In the case linked to the Gurugram land acquisition through NRI businessman C.C. Thampi, the ED, in a December 2023 prosecution complaint, elaborated on Vadra’s alleged role.
The case
The money laundering case against Robert Vadra stems from an FIR by the Gurgaon police commissionerate on a complaint by one Surinder Sharma.
Based on the FIR at Kherki Daula police station, the ED registered its Enforcement Case Information Report in January 2019 against Vadra’s firm Skylight Hospitality, real-estate major DLF, and Congress’s Bhupider Singh Hooda, the Haryana chief minister at the time, from 2005 to 2014.
The ED registered its Enforcement Case Information Report in January 2019 over alleged irregularities by Skylight Hospitality in acquiring the land concerned and its subsequent transfer to DLF in 2012.
Measuring nearly 3.5 acres, the land lies in Shikohpur village, Gurugram.
Sharma alleged in his complaint Skylight Hospitality purchased the land from Onkareshwar Properties at Rs 7.5 crore in 2008, later selling it to DLF Universal Limited, a DLF subsidiary, at Rs 58 crore in September 2012.
Sharma further alleged that Skylight Hospitality could buy the land due to Hooda’s influence, securing a commercial license for the land to develop a residential colony on the parcel. At the time, the then-CM, Hooda, also held the town and country planning department portfolio.
The FIR further alleged a suspected quid pro quo transaction between the Hooda-led Congress government and the DLF for purchasing the Vadra land at an inflated price. For that, the then-government of Haryana allegedly allotted DLF a 350 acre-land in Wazirabad, Gurugram. The company, allegedly, made Rs 5,000 crore from that land parcel.
However, on 9 March 2022, the town and country planning department issued an order cancelling DLF’s license, saying no development work could take place on the Wazirabad land.
Four and a half years later, in April 2023, Haryana Police, in an affidavit, told the Punjab and Haryana High Court, “No regulations/rules have been violated in said transaction [between Vadra’s Sky Light Hospitality and DLF].”
In the same affidavit, the then-government of Manohar Lal Khattar told the court that there was no violation, and the ownership of the 350-acre Wazirabad land—alleged to have been transferred to DLF by the Hooda government—was still with the state government.
However, facing criticism, the Khattar government later said that the tehsildar report was erroneously being treated as a clean chit.
Suggesting that Hooda was still under investigation, a Haryana government spokesperson said in April 2023: “The focus of the SIT (Special Investigation Team)’s probe is not limited to just the revenue loss; rather, it aims to expose all those involved in the criminal conspiracy, with the motive of giving high financial gains to certain individuals or a quid pro quo involving underhand dealings.”

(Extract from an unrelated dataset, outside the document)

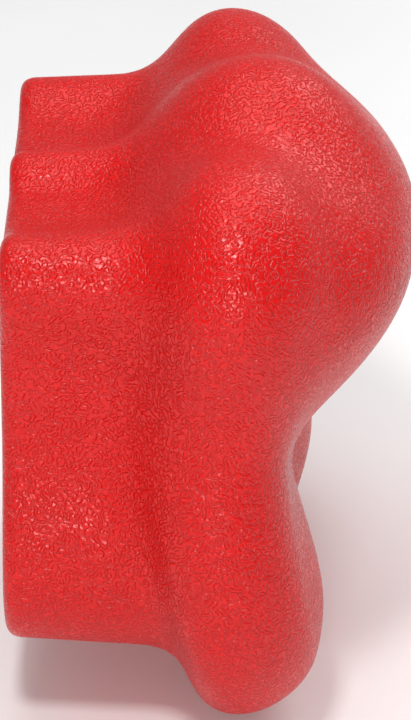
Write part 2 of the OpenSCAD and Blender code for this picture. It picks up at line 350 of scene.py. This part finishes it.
def skin_material():
    """Moulded red skin: leather-like pebble grain, semi-gloss, with painted shade darkening the grain's
    grooves and pebble edges.
    """
    m, nodes, links, shader = new_material("moulded_skin")
    coords = object_coords(nodes)
    warp = nodes.new("ShaderNodeTexNoise")
    warp.inputs["Scale"].default_value = WARP_SCALE
    warp.inputs["Detail"].default_value = 1
    links.new(coords, warp.inputs["Vector"])
    mix = nodes.new("ShaderNodeVectorMath")
    mix.operation = "MULTIPLY_ADD"
    mix.inputs[1].default_value = (WARP_REACH,) * 3
    links.new(warp.outputs["Color"], mix.inputs[0])
    links.new(coords, mix.inputs[2])
    cells = nodes.new("ShaderNodeTexVoronoi")
    cells.feature = "SMOOTH_F1"
    cells.inputs["Scale"].default_value = PEBBLE_SCALE
    cells.inputs["Smoothness"].default_value = 0.3
    links.new(mix.outputs[0], cells.inputs["Vector"])

    def maths(op, a, b):
        return math_node(nodes, links, op, a, b)

    worm = noise_node(nodes, links, mix.outputs[0], GROOVE_SCALE, 0.0, 0.5)
    centred = maths("ABSOLUTE", maths("SUBTRACT", worm, 0.5), 0.0)
    groove = maths("MINIMUM", maths("MULTIPLY", centred, GROOVE_SHARPNESS), 1.0)
    fine = noise_node(nodes, links, coords, FINE_SCALE, 2.0, 0.6)
    pebble = maths("MULTIPLY", cells.outputs["Distance"], PEBBLE_HEIGHT)
    small = maths("ADD", pebble, maths("MULTIPLY", fine, FINE_HEIGHT))
    height = maths("ADD", maths("MULTIPLY", groove, GROOVE_HEIGHT), small)
    add_bump(nodes, links, shader, height, GRAIN_DEPTH)
    broad = noise_node(nodes, links, coords, BROAD_SCALE, 3.0)
    # Colour: broad random tone, plus painted shade that darkens the grain's grooves and pebble edges by its
    # height
    random_tone_and_recess_shade = maths("ADD", maths("MULTIPLY", broad, BROAD_TONE), maths("MULTIPLY", height, GRAIN_RECESS_SHADE))
    colour = ramp_node(nodes, links, random_tone_and_recess_shade, [
        (0.0, (0.53, 0.0, 0.0)), (0.35, (0.69, 0.0, 0.0)), (0.7, (0.77, 0.001, 0.001))])
    links.new(colour, shader.inputs["Base Color"])
    rough = ramp_node(nodes, links, height, [(0.0, (0.36,) * 3), (0.6, (0.24,) * 3)])
    links.new(rough, shader.inputs["Roughness"])
    shader.inputs["Specular IOR Level"].default_value = 0.42
    return m


def foam_material():
    m, nodes, links, shader = new_material("pored_foam")
    coords = object_coords(nodes)
    pores = noise_node(nodes, links, coords, 900, 3.0, 0.6)
    colour = ramp_node(nodes, links, pores, [(0.3, (0.55, 0.47, 0.28)), (0.7, (0.80, 0.73, 0.52))])
    links.new(colour, shader.inputs["Base Color"])
    add_bump(nodes, links, shader, pores, 0.0006)
    shader.inputs["Roughness"].default_value = 0.9
    return m


def wood_material():
    m, nodes, links, shader = new_material("birch_ply")
    coords = object_coords(nodes)
    along = stretched(nodes, links, coords, (1, 14, 1.6))
    grain = noise_node(nodes, links, along, 16, 6.0, 0.6, 0.8)
    colour = ramp_node(nodes, links, grain, [
        (0.3, (0.36, 0.22, 0.11)), (0.5, (0.56, 0.39, 0.22)), (0.7, (0.66, 0.49, 0.30))])
    links.new(colour, shader.inputs["Base Color"])
    add_bump(nodes, links, shader, grain, 0.0002)
    shader.inputs["Roughness"].default_value = 0.62
    return m


def metal_material(name, colour, roughness, stretch_along, scuff):
    m, nodes, links, shader = new_material(name)
    coords = object_coords(nodes)
    brush = noise_node(nodes, links, stretched(nodes, links, coords, stretch_along), 60, 5.0, 0.7)
    blotch = noise_node(nodes, links, coords, 35, 3.0)
    dark = tuple(c * (1 - scuff) for c in colour)
    links.new(ramp_node(nodes, links, blotch, [(0.3, dark), (0.7, colour)]), shader.inputs["Base Color"])
    rough = ramp_node(nodes, links, brush, [(0.2, (roughness - 0.08,) * 3), (0.8, (roughness + 0.12,) * 3)])
    links.new(rough, shader.inputs["Roughness"])
    add_bump(nodes, links, shader, brush, 0.00005)
    shader.inputs["Metallic"].default_value = 1.0
    return m


def plastic_material():
    m, nodes, links, shader = new_material("black_plug")
    coords = object_coords(nodes)
    fine = noise_node(nodes, links, coords, 700, 2.0)
    links.new(ramp_node(nodes, links, fine, [(0.3, (0.012,) * 3), (0.7, (0.024,) * 3)]),
              shader.inputs["Base Color"])
    add_bump(nodes, links, shader, fine, 0.0002)
    shader.inputs["Roughness"].default_value = 0.5
    return m


def dress(node, material):
    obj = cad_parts[node]
    obj.data.materials.clear()
    obj.data.materials.append(material)


# ---- The moulded skin and the foam, replacing their coarse CAD solids ----

# Points around each ring, rings over the front and sections along the stem
AROUND, FRONT, STEM = ((600, 220, 170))
FOAM_AROUND, FOAM_FRONT, FOAM_STEM = 160, 48, 40


def make_skin():
    outside = front_to_back(0, AROUND, FRONT, STEM, 0)
    outside += [flat_ring(0, inset, AROUND) for inset in np.linspace(edge_blend, lip_w, lip_rings)]
    inside = [flat_ring(skin_t, lip_w, AROUND), flat_ring(skin_t, edge_blend + skin_t, AROUND)]
    inside += [section(skin_t + x, -skin_t, AROUND) for x in edge_steps]
    inside += [section(x, -skin_t, AROUND) for x in np.linspace(inner_from, sweep_x, inner_sections)]
    inside += [front_ring(i / inner_front_rings, -skin_t, AROUND) for i in range(1, inner_front_rings)]
    skin = ring_mesh("skin_moulding", front_pole(0), outside + inside, front_pole(-skin_t))
    skin.data.materials.append(skin_material())
    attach(skin, "root")
    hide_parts("outer_skin")


def make_foam():
    around, level, back_x = FOAM_AROUND, -skin_t - foam_gap, skin_t + board_t
    spine_hole, spreader_hole = spine_d / 2 + board_gap, spreader_d / 2 + board_gap
    inner_x = spine_front + spreader_t + board_gap
    rings = front_to_back(level, around, FOAM_FRONT, FOAM_STEM, back_x)
    rings.append(section(back_x, level, around))
    rings += [
        circle_ring(back_x, spine_hole, around),
        circle_ring(spine_front - board_gap, spine_hole, around),
        circle_ring(spine_front - board_gap, spreader_hole, around),
        circle_ring(inner_x, spreader_hole, around),
    ]
    foam = ring_mesh("foam_core", front_pole(level), rings, np.array([inner_x, 0.0, 0.0]))
    foam.data.materials.append(foam_material())
    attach(foam, "root")
    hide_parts("foam_body")


make_skin()
make_foam()
dress("back_board", wood_material())
dress("mounting_plate", metal_material("zinc_plate", (0.60, 0.61, 0.63), 0.38, (1, 1, 12), 0.25))
bright = metal_material("zinc_fastener", (0.66, 0.66, 0.67), 0.30, (1, 1, 1), 0.2)
for node in ("weld_nuts", "plate_screws", "lip_staples"):
    dress(node, bright)
tube = metal_material("tube_steel", (0.42, 0.42, 0.43), 0.42, (0.2, 6, 6), 0.35)
dress("spine_tube", tube)
dress("spreader_disc", tube)
dress("pour_plug", plastic_material())


# ---- Floor and studio light ----

FLOOR_HALF, FLOOR_GAP = 12, 0.0005
BODY_MIDDLE = (0.15, 0, 0)


def make_floor():
    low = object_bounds()[0].z
    mesh = bpy.data.meshes.new("floor")
    corners = [(-FLOOR_HALF, -FLOOR_HALF, 0), (FLOOR_HALF, -FLOOR_HALF, 0),
               (FLOOR_HALF, FLOOR_HALF, 0), (-FLOOR_HALF, FLOOR_HALF, 0)]
    mesh.from_pydata(corners, [], [(0, 1, 2, 3)])
    floor = bpy.data.objects.new("floor", mesh)
    floor.location.z = low - FLOOR_GAP
    bpy.context.collection.objects.link(floor)
    m, nodes, links, shader = new_material("pale_floor")
    noise = noise_node(nodes, links, object_coords(nodes), 3, 2.0)
    links.new(ramp_node(nodes, links, noise, [(0.3, (0.93,) * 3), (0.7, (0.96,) * 3)]),
              shader.inputs["Base Color"])
    shader.inputs["Roughness"].default_value = 0.9
    shader.inputs["Specular IOR Level"].default_value = 0.1
    mesh.materials.append(m)


def add_light(name, place, aim, size, power):
    """Rectangular lamp with its sides in metres and its power in watts."""
    data = bpy.data.lights.new(name, "AREA")
    data.shape = "RECTANGLE"
    data.size, data.size_y = size
    data.energy = power
    lamp = bpy.data.objects.new(name, data)
    lamp.location = place
    lamp.rotation_euler = (Vector(aim) - Vector(place)).to_track_quat("-Z", "Y").to_euler()
    bpy.context.collection.objects.link(lamp)


def make_lights():
    add_light("key", (-0.15, -1.0, 2.0), BODY_MIDDLE, (0.34, 0.34), 19)
    add_light("front", (0.0, -2.3, 0.65), BODY_MIDDLE, (0.45, 0.28), 17)
    add_light("overhead", (0.2, 0.6, 2.4), BODY_MIDDLE, (2.0, 2.0), 24)
    add_light("floor_wash", (1.6, 1.6, 1.6), (0.8, 0.8, -0.2), (1.5, 1.5), 20)
    world = bpy.data.worlds.new("world")
    world.use_nodes = True
    background = world.node_tree.nodes["Background"]
    background.inputs["Color"].default_value = (1, 1, 1, 1)
    background.inputs["Strength"].default_value = 0.33
    scene = bpy.context.scene
    scene.world = world
    scene.view_settings.view_transform = "Standard"


make_floor()
make_lights()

However, months later, in November 2023, the high court pulled up Haryana Police for—what it called—the “crawling” pace of its probe, adding that there had been no significant progress in five years.
“We find that in FIR No. 288 dated 01.09.2018 registered under sections 420, 468, 471, 120-B IPC and Section 13 of the Prevention of Corruption Act, police station Kherki Daula, Gurugram, the investigation has been crawling since the last five years. Therefore, we direct the investigation [to] be completed in this case at the earliest,” Justice Harpreet Kaur Jeewan remarked.
When called by ThePrint, the SIT head, Gurugram Deputy Commissioner of Police Virender Vij, refused to confirm whether the police had filed a chargesheet in the case.